THE seaside tourism industry supports 1,800 jobs in South Shields, according to a new study by academics.
Researchers at Sheffield Hallam University say more than 200,000 jobs are directly supported by the sector nationwide – more than the motor industry, aerospace, pharmaceuticals or steel.
The study, titled Seaside Towns In The Age of Austerity, was commissioned by British Destinations, the UK-wide association of local authorities and tourism bodies.
The report says: “In recent years, the view has become widespread that the British seaside tourist industry is in terminal decline.
“Since the rise of cheap air travel, the story goes, the British holidaymaker has turned his or her back on seaside resorts at home in favour of sunnier destinations further afield.
“This is consigning British seaside resorts to the scrapheap of history.
“Those who know Britain’s seaside resorts have long been aware that this simplistic view is far from accurate.”

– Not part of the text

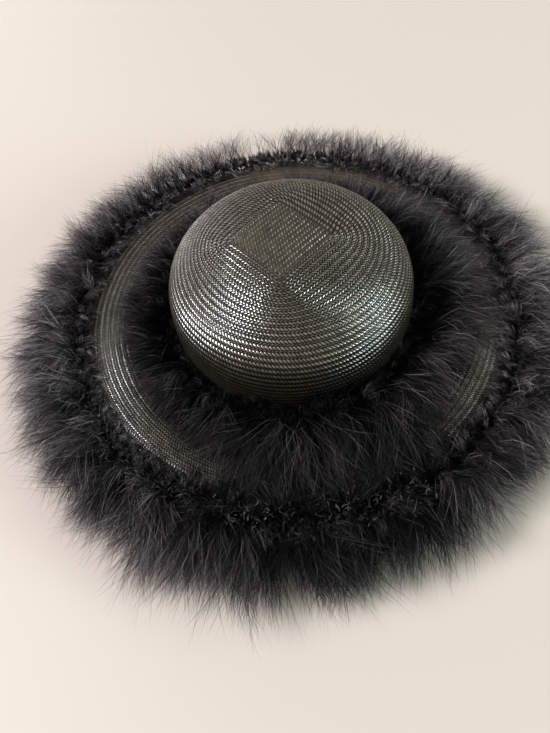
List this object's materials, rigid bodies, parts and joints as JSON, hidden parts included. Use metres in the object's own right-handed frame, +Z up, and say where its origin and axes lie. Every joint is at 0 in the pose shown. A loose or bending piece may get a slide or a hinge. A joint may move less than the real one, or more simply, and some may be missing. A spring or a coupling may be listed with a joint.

Blackpool is still the biggest employer of seaside tourism workers, with nearly 16,000. Closer to home, seasonal tourism directly supports 1,100 jobs in Whitley Bay, North Tyneside, and 1,000 in Seaburn, Sunderland.
Professor Steve Fothergill, co-author of the report, said: “Over the last few years, there has been plenty of media discussion about the rise of ‘staycations’ – holidays in Britain rather than abroad – but, so far, little hard evidence.
“Our figures show that the British seaside tourist industry has weathered the age of austerity very well indeed.”
Peter Hampson, chief executive of British Destinations, said: “This is an industry that should have a bright future as well as an illustrious past.”